◆ Task to carry out
Return, word for word, the lines from the line holding "cad_parts[node].hide_render = cad_parts[node].hide_viewport" through the line holding "frame = import_model()". Include both end lines and no others.
─── The input ───
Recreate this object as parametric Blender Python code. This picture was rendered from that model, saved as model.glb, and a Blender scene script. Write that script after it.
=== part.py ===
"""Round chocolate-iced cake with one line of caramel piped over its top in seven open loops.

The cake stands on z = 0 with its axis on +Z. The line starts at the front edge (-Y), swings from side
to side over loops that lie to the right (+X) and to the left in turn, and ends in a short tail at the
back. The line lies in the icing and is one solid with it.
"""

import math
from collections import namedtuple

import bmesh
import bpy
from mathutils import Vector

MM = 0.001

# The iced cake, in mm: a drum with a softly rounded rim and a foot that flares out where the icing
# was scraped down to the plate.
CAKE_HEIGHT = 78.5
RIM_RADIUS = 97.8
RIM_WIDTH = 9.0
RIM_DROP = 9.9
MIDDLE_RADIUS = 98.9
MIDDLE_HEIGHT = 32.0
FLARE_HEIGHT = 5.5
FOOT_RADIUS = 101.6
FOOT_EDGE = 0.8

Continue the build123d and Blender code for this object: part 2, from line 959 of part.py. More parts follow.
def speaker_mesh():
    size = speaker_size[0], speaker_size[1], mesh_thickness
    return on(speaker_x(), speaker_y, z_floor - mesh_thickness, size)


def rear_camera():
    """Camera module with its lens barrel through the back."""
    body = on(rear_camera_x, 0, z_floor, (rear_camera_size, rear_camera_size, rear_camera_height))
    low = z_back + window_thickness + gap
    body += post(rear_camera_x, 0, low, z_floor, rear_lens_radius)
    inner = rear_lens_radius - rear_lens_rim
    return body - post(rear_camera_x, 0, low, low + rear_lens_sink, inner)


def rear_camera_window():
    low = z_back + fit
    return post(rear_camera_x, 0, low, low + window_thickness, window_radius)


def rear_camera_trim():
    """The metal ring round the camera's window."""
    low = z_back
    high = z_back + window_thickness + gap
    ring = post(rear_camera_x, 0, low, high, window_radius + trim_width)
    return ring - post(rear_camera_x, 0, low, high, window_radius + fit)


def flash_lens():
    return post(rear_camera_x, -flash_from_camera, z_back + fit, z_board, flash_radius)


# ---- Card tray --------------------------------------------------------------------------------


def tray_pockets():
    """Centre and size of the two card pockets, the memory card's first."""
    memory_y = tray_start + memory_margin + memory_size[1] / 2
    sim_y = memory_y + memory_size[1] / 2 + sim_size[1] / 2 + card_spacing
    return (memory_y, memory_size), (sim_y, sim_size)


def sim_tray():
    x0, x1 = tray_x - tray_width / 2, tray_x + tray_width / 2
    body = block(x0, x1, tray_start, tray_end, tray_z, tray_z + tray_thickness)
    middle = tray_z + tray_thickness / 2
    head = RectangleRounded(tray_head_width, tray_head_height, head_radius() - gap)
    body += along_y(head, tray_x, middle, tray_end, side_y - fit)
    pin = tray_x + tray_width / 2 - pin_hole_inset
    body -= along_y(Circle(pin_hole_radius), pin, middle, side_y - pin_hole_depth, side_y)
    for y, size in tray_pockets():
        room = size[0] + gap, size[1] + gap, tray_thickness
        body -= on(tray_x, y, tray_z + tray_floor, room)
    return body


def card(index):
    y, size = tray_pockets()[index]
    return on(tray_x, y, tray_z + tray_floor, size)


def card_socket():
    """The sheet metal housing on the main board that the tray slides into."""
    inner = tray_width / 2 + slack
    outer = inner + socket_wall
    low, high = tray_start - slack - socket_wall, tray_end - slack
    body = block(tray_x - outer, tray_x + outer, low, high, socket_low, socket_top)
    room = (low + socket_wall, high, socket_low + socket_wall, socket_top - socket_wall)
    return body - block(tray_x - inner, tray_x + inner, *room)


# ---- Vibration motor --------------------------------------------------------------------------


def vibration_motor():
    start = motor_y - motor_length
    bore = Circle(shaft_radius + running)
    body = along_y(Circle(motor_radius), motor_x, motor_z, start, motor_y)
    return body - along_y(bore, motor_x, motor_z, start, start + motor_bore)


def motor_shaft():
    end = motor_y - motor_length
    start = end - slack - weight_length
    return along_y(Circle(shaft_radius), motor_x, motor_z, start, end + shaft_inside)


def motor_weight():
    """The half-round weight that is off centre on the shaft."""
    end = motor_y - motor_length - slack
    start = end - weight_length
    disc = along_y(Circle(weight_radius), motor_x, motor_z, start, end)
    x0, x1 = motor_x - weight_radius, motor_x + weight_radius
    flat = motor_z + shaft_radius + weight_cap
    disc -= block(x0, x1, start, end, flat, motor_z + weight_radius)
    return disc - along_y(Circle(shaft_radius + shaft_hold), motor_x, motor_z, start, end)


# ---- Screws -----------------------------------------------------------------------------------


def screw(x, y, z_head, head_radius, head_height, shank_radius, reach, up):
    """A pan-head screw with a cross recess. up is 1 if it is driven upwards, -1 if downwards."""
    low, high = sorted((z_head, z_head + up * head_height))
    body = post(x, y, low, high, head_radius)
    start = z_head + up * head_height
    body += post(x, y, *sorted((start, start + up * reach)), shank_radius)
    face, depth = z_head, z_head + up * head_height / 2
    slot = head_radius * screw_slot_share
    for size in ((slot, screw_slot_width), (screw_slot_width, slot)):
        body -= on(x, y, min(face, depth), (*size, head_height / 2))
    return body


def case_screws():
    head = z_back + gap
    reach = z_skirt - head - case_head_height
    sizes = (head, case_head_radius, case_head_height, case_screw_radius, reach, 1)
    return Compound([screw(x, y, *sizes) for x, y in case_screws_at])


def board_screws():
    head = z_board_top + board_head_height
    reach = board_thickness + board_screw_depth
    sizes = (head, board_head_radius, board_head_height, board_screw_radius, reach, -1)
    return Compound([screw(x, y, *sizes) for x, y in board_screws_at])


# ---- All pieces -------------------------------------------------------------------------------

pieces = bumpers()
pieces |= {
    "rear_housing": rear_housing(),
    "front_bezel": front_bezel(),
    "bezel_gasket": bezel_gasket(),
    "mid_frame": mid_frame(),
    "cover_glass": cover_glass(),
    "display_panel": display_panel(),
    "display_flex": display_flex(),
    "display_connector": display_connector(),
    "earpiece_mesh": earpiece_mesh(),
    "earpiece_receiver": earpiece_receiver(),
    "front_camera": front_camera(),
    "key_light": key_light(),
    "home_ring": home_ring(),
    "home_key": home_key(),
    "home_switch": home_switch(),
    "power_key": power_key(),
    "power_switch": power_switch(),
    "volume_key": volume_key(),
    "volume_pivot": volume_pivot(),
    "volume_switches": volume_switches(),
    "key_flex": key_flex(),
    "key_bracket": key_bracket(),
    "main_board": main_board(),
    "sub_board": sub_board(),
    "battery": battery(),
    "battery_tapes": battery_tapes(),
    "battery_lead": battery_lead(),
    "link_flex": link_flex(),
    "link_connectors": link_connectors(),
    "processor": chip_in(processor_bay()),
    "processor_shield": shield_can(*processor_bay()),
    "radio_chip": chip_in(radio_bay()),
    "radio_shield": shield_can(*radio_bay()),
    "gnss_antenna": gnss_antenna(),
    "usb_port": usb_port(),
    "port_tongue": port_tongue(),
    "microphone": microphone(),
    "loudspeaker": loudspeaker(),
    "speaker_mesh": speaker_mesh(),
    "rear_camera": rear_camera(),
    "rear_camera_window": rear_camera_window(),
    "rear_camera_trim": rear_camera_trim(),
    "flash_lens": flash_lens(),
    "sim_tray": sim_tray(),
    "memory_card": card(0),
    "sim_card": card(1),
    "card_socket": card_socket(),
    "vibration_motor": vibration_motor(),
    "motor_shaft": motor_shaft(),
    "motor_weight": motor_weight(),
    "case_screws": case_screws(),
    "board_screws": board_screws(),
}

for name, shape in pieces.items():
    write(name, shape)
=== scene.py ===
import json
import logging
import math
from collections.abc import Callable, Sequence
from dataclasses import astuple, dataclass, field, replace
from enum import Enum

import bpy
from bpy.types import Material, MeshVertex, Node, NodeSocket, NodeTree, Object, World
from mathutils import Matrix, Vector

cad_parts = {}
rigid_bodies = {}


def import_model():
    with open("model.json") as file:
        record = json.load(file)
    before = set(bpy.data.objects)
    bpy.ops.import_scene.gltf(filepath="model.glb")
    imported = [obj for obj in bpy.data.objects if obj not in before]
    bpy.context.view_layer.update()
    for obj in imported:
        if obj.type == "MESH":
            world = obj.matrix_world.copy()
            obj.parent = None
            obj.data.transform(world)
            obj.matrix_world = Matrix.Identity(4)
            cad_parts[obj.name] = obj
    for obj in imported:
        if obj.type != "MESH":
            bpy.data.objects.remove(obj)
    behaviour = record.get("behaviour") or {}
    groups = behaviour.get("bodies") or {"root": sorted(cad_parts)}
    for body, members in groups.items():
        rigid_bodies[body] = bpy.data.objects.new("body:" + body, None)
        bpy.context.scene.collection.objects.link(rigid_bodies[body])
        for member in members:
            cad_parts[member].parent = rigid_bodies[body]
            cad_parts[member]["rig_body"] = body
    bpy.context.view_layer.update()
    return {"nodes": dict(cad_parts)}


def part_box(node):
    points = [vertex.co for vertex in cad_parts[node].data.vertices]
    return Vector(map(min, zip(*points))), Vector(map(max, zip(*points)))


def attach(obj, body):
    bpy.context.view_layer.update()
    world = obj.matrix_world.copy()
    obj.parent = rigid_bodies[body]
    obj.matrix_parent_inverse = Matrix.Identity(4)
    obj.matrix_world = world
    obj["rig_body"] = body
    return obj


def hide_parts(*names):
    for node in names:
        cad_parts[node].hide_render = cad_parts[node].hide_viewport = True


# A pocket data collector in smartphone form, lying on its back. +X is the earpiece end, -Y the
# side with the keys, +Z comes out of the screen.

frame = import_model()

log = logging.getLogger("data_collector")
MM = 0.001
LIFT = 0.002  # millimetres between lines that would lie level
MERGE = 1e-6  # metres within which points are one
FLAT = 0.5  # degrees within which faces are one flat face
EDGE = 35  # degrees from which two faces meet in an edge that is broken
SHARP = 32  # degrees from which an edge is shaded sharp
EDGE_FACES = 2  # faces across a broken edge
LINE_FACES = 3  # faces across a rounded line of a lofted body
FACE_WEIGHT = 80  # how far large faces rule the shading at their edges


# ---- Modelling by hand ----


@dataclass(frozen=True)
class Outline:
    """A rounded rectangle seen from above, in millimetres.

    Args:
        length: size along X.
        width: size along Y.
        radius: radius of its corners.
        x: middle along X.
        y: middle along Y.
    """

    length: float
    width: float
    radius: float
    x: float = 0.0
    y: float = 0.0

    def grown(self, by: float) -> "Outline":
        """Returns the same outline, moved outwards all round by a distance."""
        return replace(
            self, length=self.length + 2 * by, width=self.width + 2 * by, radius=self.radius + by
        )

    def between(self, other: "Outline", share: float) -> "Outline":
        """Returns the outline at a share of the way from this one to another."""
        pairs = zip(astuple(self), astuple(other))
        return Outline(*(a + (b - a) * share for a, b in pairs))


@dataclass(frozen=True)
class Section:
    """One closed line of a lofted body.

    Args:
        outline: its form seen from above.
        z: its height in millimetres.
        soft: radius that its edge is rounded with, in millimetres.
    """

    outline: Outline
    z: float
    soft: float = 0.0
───
◆ Final answer
        cad_parts[node].hide_render = cad_parts[node].hide_viewport = True


# A pocket data collector in smartphone form, lying on its back. +X is the earpiece end, -Y the
# side with the keys, +Z comes out of the screen.

frame = import_model()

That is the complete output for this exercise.